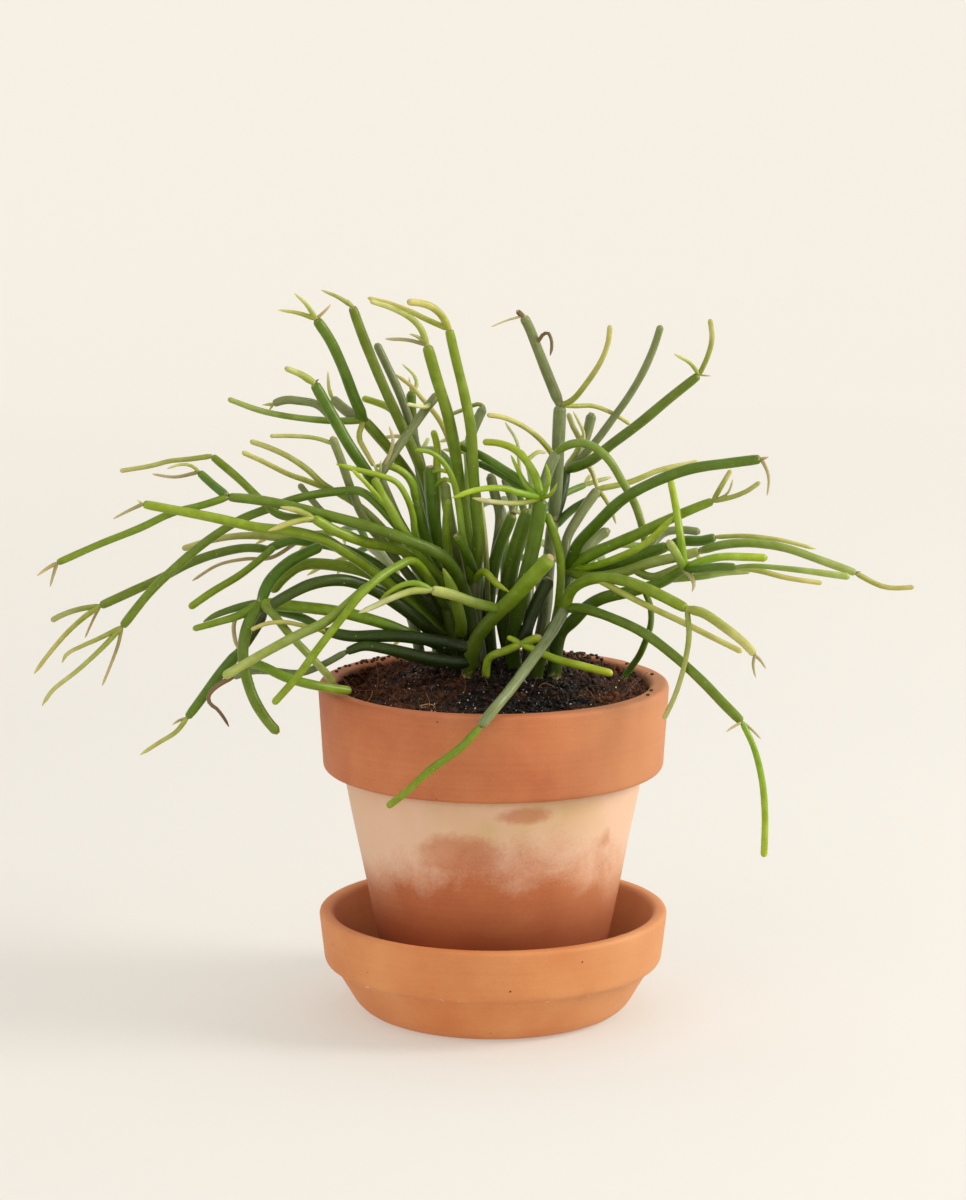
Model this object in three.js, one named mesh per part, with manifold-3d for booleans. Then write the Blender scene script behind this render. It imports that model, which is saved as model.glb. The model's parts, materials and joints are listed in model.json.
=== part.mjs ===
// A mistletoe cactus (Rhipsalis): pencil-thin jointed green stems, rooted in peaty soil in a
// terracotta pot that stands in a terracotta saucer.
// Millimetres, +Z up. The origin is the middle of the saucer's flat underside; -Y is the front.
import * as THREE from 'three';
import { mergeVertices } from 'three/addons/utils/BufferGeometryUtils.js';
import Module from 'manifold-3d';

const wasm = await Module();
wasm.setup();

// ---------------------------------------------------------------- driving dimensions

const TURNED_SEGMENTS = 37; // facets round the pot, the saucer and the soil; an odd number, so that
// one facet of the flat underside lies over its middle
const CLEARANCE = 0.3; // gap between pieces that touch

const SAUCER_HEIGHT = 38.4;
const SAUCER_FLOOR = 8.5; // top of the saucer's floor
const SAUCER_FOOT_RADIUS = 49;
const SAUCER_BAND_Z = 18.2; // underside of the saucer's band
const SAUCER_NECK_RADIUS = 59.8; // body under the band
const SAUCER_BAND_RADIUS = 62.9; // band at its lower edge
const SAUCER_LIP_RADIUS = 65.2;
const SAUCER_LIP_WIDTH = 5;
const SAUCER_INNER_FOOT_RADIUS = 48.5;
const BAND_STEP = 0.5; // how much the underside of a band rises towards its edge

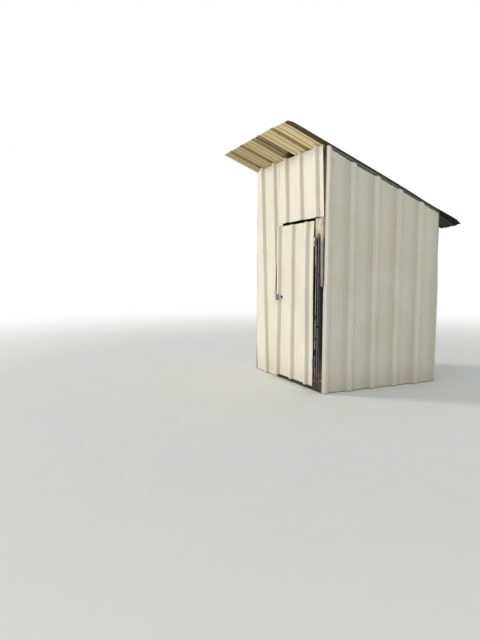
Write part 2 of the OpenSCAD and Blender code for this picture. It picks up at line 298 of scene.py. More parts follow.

WHAT TO PRODUCE: Give all the entries again exactly; leave none out.

EXERCISE OUTPUT:
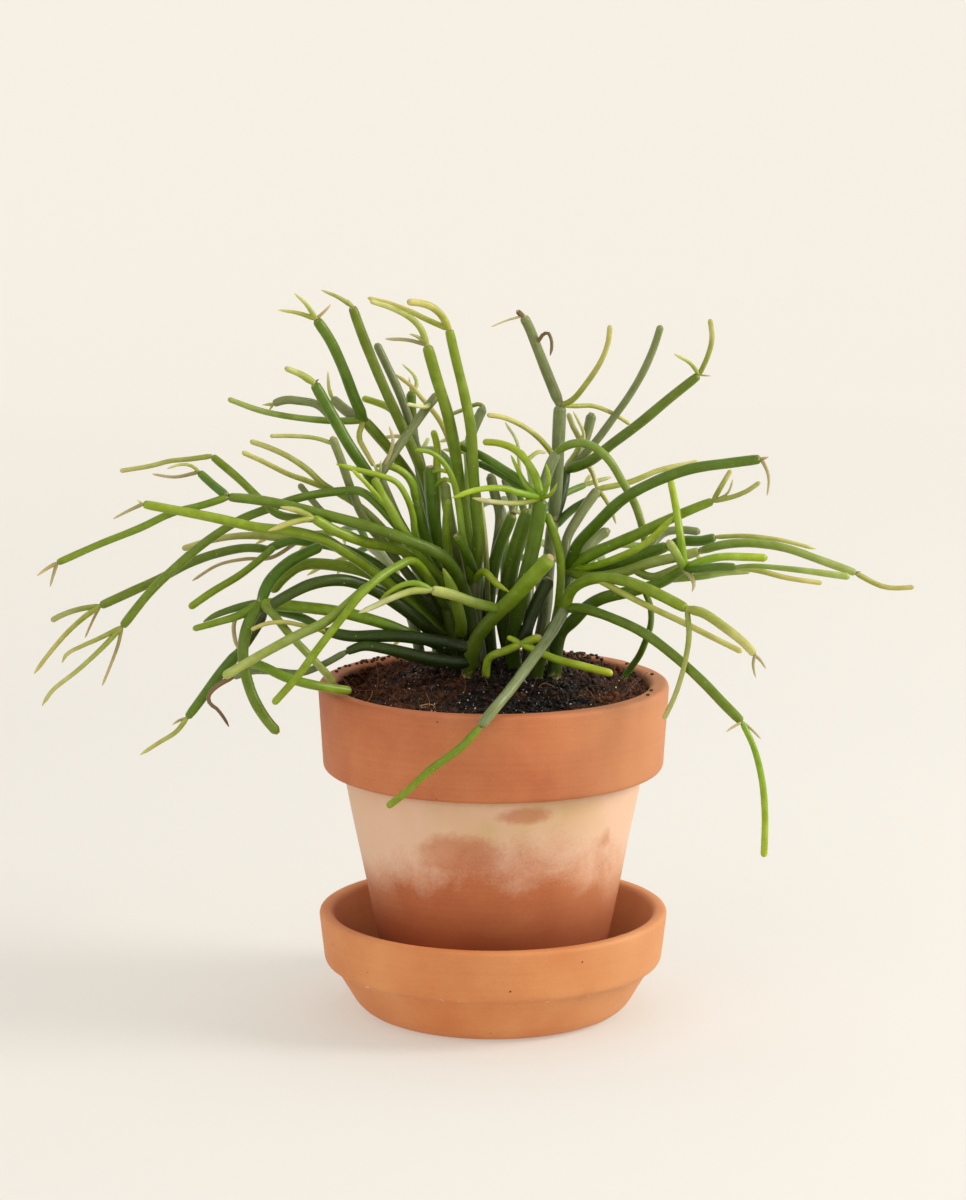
Model this object in three.js, one named mesh per part, with manifold-3d for booleans. Then write the Blender scene script behind this render. It imports that model, which is saved as model.glb. The model's parts, materials and joints are listed in model.json.
=== part.mjs ===
// A mistletoe cactus (Rhipsalis): pencil-thin jointed green stems, rooted in peaty soil in a
// terracotta pot that stands in a terracotta saucer.
// Millimetres, +Z up. The origin is the middle of the saucer's flat underside; -Y is the front.
import * as THREE from 'three';
import { mergeVertices } from 'three/addons/utils/BufferGeometryUtils.js';
import Module from 'manifold-3d';

const wasm = await Module();
wasm.setup();

// ---------------------------------------------------------------- driving dimensions

const TURNED_SEGMENTS = 37; // facets round the pot, the saucer and the soil; an odd number, so that
// one facet of the flat underside lies over its middle
const CLEARANCE = 0.3; // gap between pieces that touch

const SAUCER_HEIGHT = 38.4;
const SAUCER_FLOOR = 8.5; // top of the saucer's floor
const SAUCER_FOOT_RADIUS = 49;
const SAUCER_BAND_Z = 18.2; // underside of the saucer's band
const SAUCER_NECK_RADIUS = 59.8; // body under the band
const SAUCER_BAND_RADIUS = 62.9; // band at its lower edge
const SAUCER_LIP_RADIUS = 65.2;
const SAUCER_LIP_WIDTH = 5;
const SAUCER_INNER_FOOT_RADIUS = 48.5;
const BAND_STEP = 0.5; // how much the underside of a band rises towards its edge

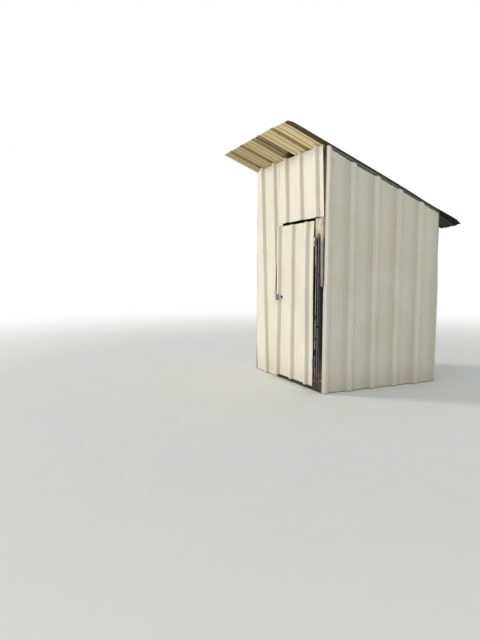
Write part 2 of the OpenSCAD and Blender code for this picture. It picks up at line 298 of scene.py. More parts follow.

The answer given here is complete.